Parlophone / Warner Music France
Dix ans ! Dix ans depuis Rouge sang… C’est long, bon sang. Putain
d’ pastis !
Alors, lorsque j’ai reçu le
nouvel album de Renaud, le 8 avril dernier, ça m’a fait tout drôle. Je l’ai
posé sur mon bureau et… je n’ai pas osé l’ouvrir.
Tous les jours, je le regardais,
je le contemplais ; mais je n’avais pas le courage d’en extraire la
galette pour la poser sur mon lecteur. Même pas celui de feuilleter le livret.
J’étais heureux de voir que cet album tant espéré avait enfin vu le jour, mais
de là à l’écouter, il y avait un effort considérable à faire. Je ne me faisais
même pas languir, non, je nourrissais un sentiment bizarre. Comme un amoureux
qui se demande si son rendez-vous avec son ex va être à la hauteur de ses rêves
de retrouvailles.
Eh oui, cette année, le label de
mai arrive en avril. A l’instar du Mistral, le retour est gagnant. Record des
ventes et boucan d’enfer autour de SA résurrection. C’est dire s’il était
attendu cet album. Les jeunes Sauvageons autant que les chauves âgés, les purs,
les vrais morganes de lui, étaient vraiment en manque.
Je le voyais à la télé,
j’entendais Toujours debout puis J’ai embrassé un flic à la radio, et je
me confinais dans ma procrastination. Chaque jour, en m’installant devant mon
ordinateur, le CD de Renaud, en position verticale à cinquante centimètres de
moi sur ma gauche (évidemment), m’attendait. Son silence était terrible, mais
je n’avais pas encore envie de le rompre…
Il faut dire que j’entretiens
avec Renaud une relation particulière.
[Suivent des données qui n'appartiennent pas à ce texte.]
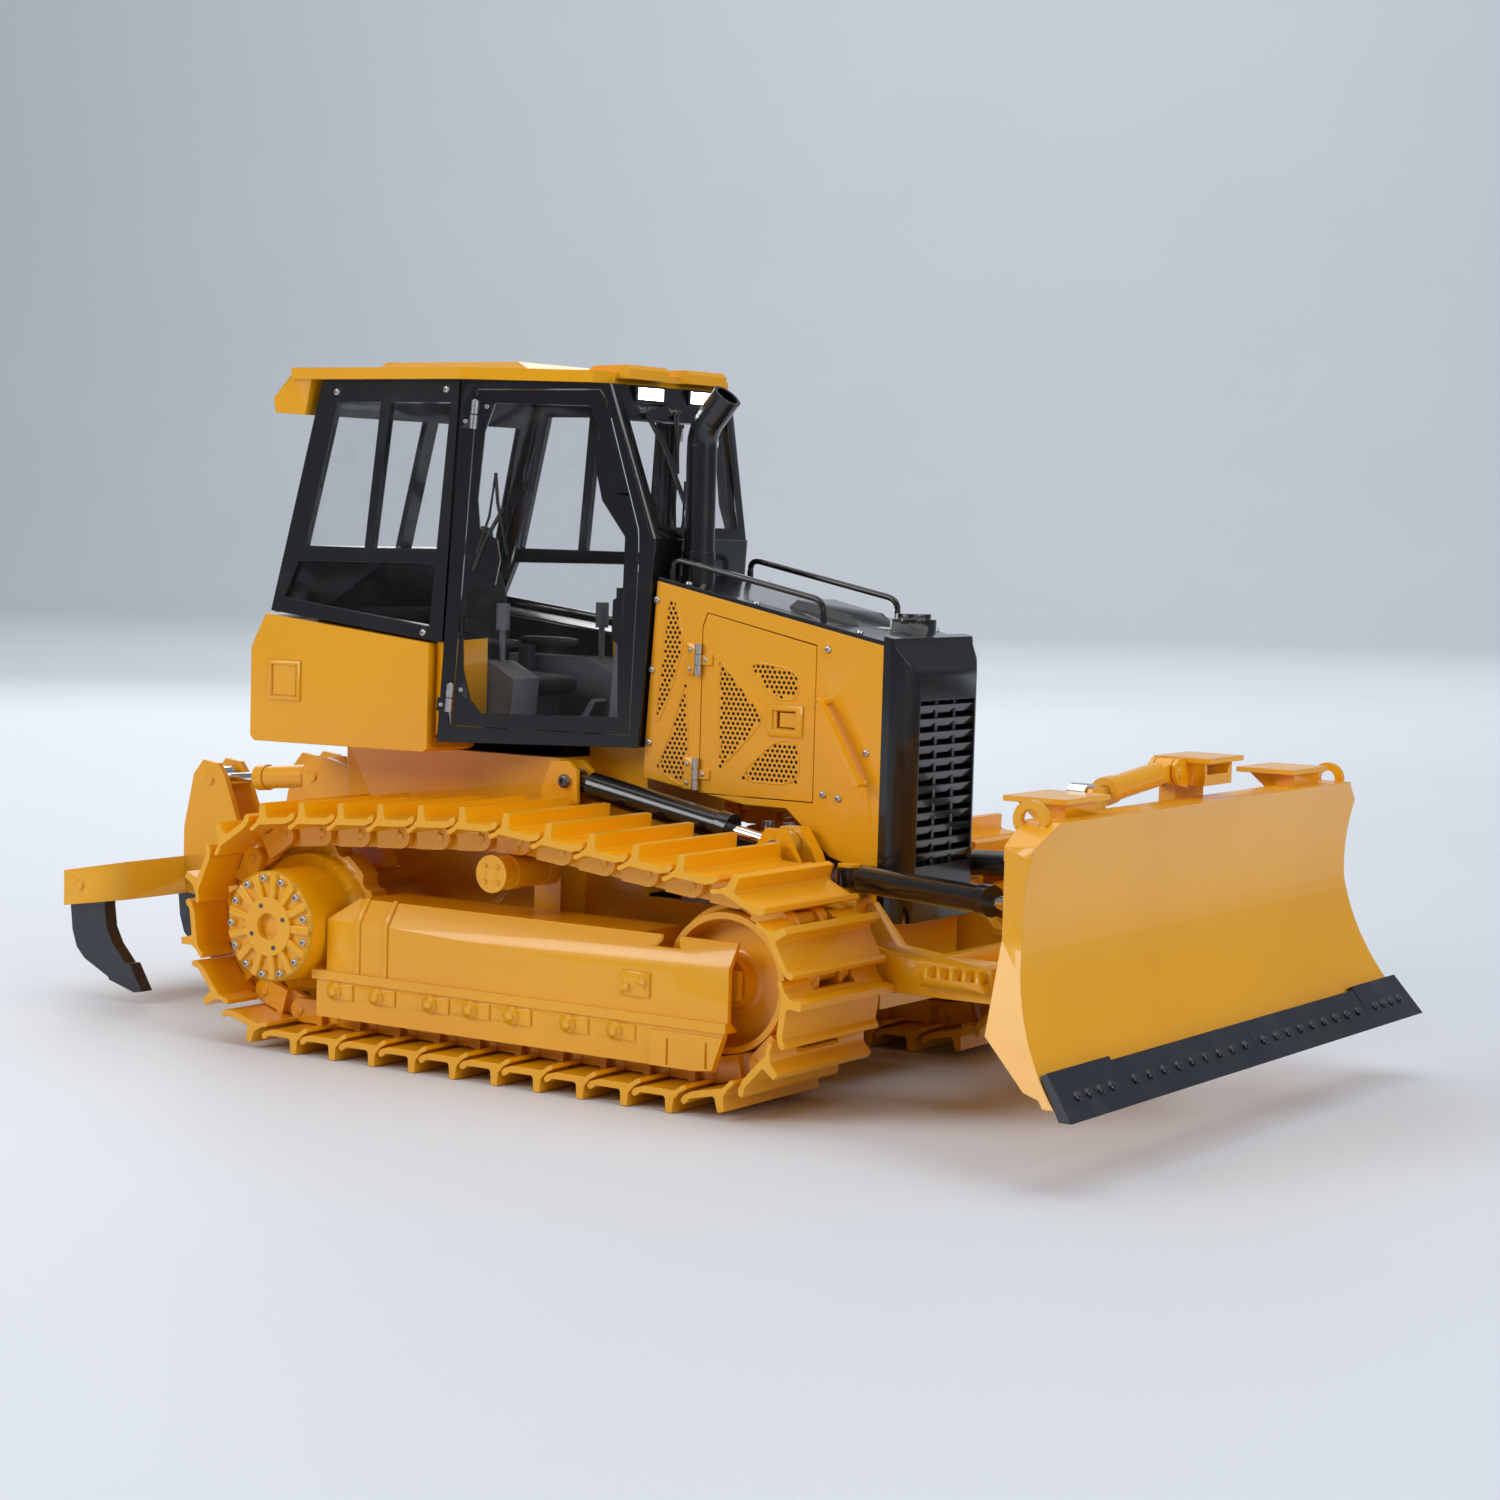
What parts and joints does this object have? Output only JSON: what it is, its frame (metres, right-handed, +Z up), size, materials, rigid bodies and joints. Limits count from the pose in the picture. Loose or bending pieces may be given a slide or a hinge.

La première interview qu’il m’a
accordée, en décembre 1986, a duré trois heures et demie ! 1986 était pour
lui l’année de tous les malheurs ; une profonde année de déprime. Depuis
le 19 juin, son cœur marchait à l’ombre. Coluche s’était particulièrement mal
conduit… Renaud avait envie de parler, de se confier… J’étais venu avec une
idée préconçue sur le bonhomme, je suis reparti ému, empli d’un sentiment d’empathie
et de grande fraternité. Nous nous sommes revus. Je suis allé chez lui, il est
venu chez moi. Notre amour pour Brassens entre autre nous unissait… En 1996,
lorsqu’il a voulu lui rendre hommage en reprenant une vingtaine de ses
chansons, il m’a invité à venir assister aux séances d’enregistrements dans son
appartement du boulevard Edgar Quinet. Tout cela se faisait dans la plus grande
simplicité, avec peu de mots, peu de démonstrations. Mais avec la compréhension
discrète de deux grands timides. Le partage sans l’expansion… J’ai également
été convié en studio lorsque Romane Serda a enregistré son album éponyme pour y
avoir la primeur de quelques titres…
Bref, sans me montrer ou trop
modeste ou trop arrogant, j’ai la faiblesse de croire qu’il y a entre nous pas
mal d’éléments qui ressemblent à de l’amitié. Nous n’avons pas besoin de longs
discours ou d’exubérantes effusions pour nous comprendre et nous apprécier.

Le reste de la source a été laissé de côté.